A claim for adjustment of a decision on the imposition of tax must be made within three years from the beginning of the calendar year following the tax year. Claim for adjustment can nevertheless always be made within 60 days of the appellant receiving notice of the decision of the Tax Administration. The claim for adjustment must be delivered to the Tax Administration within the deadline. Claims for adjustment are not allowed if the matter has been resolved with a decision issued on an appeal. The claim for adjustment must be processed by the Tax Administration or the Adjustment Board without undue delay.

9.2 Appeals in courts

An AI and the Tax Recipients’ Legal Service Unit may appeal a decision made by the Tax Administration due to a claim for adjustment by lodging an appeal with the Administrative Court. The appeal is lodged with the Administrative Court with jurisdiction over the domicile of the AI at the time the decision was made. If the AI has no municipality of residence in Finland, or for other reasons none of the Administrative Courts are competent to process the appeal, the appeal is lodged with the Helsinki Administrative Court. (Act on Assessment Procedure, Section 66, and Act on Assessment Procedure of Self-assessed, Section 64)

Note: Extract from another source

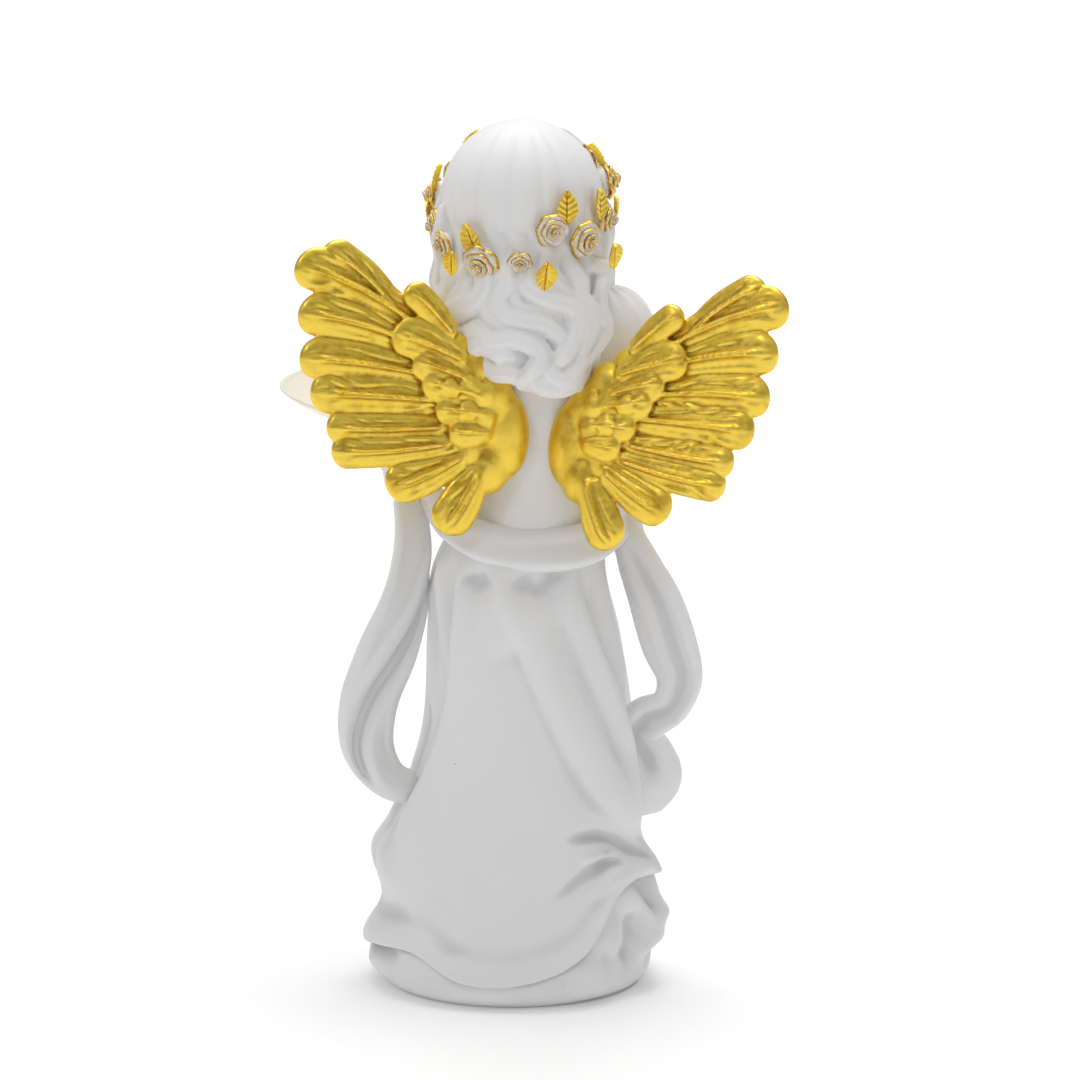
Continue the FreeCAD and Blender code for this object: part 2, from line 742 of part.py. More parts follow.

The appeal must be lodged within 60 days of being notified of the decision given on a claim for adjustment.

The decision of the Administrative Court may be appealed only if the Supreme Administrative Court grants leave to appeal. The appeal must be lodged within 60 days of being notified of the decision of the Administrative Court as per Section 71 of the Act on Assessment Procedure and Section 67 of the Act on Assessment Procedure for Self-assessed Taxes. Appeals to the Administrative and Supreme Administrative Courts may be subject to a charge.

Regardless of an appeal, the taxpayer and other party liable for tax are obligated to pay the imposed tax, any related penalty sanctions, and other sanctions.